The kick was no chip shot. It was from 33 yards out. Lots of kicks are missed from that distance in college football.
It came on the road, in front of a raucous, frenzied, hostile crowd, thirsting for an upset win of gargantuan proportion to catapult its middling program to new heights.
It came with just 10 seconds left to play. In the game.
And it came with Alabama trailing by two. The game wasn’t tied. Alabama was losing. A miss didn’t mean shuffling off into overtime, resetting for another run at victory. A miss meant No. 1 Alabama going down in Week 2.
And speaking of two, that’s exactly how many times Reichard had to deliver in the clutch, thanks to a last-second Longhorns timeout. How many times has a kicker nailed a seemingly game-winner only to have to turn right around and make that same kick a second time because the opposing coach called a last-second timeout, and then the kicker misfires left or right or gets his kick blocked on the redo? Last Saturday, it was more times than Bama fans wanted to recall.

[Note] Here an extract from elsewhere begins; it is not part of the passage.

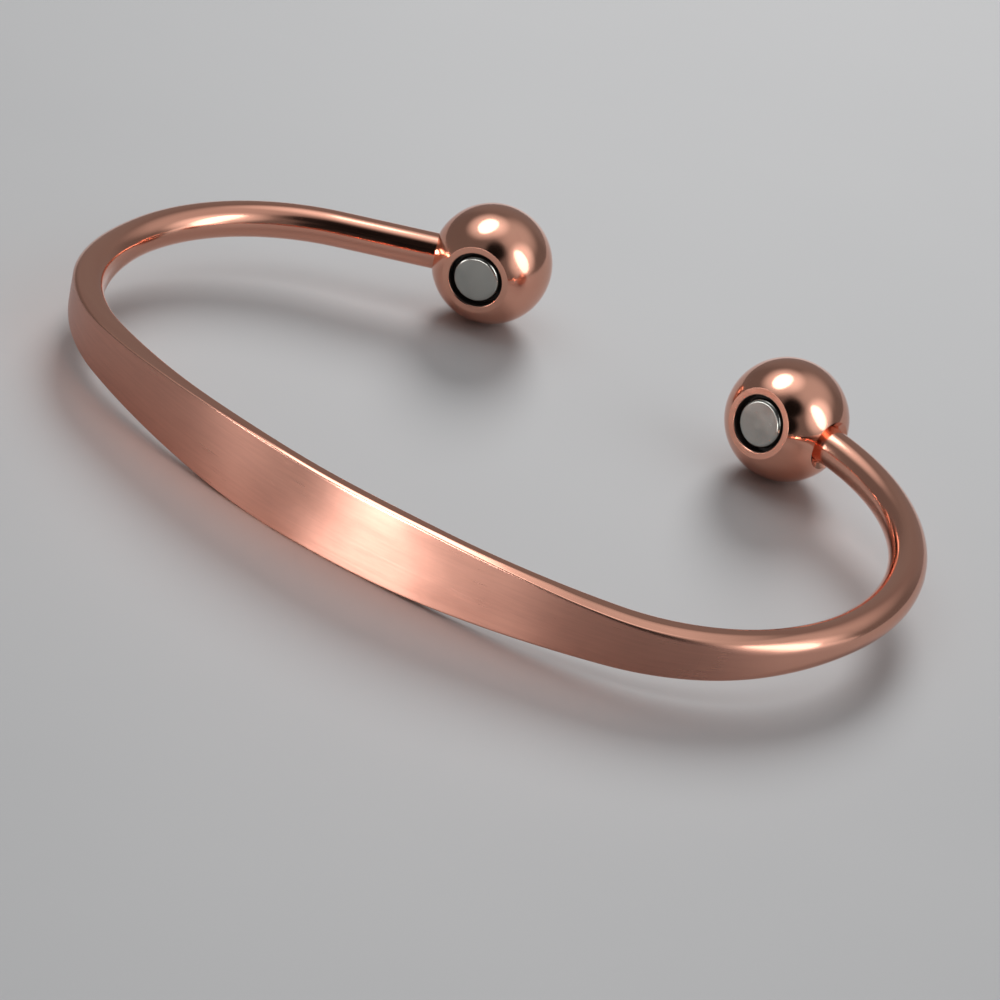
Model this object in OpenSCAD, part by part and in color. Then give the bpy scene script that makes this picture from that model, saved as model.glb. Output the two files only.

Yet, there he was, the coolest, calmest crimson-and-white clad customer in the house — not wearing No. 9 — out there doing his thing. You want uprights split? Here you go. Oh, you want it again? No problem. Here you go. Reichard’s boots didn’t barely sneak inside one of the uprights. They didn’t squeak in. They didn’t flutter in sideways like a wounded duck. No one had to awkwardly tilt or lean his or her head to one side in hopes of coaxing the ball through. No reviews by the officials were needed.
Nah, Reichard’s back-to-back strokes were solid, true, picture-perfect and delivered with resounding authority. Watching him masterfully save the Tide not once but twice in the final seconds made it seem like had Texas had 57 timeouts at its disposal the strong-legged senior could have hammered home game-winners from that distance all day long on the steamy Texas home turf, one right after the other.
Will Alabama’s offense and defense eventually round into form? Probably. But we’ll see. But for now at least, odd as it may seem, Alabama — the juggernaut who for the longest could never find a juggernaut-caliber kicker — finally appears to have the surest, calmest, coolest cleat in all the land.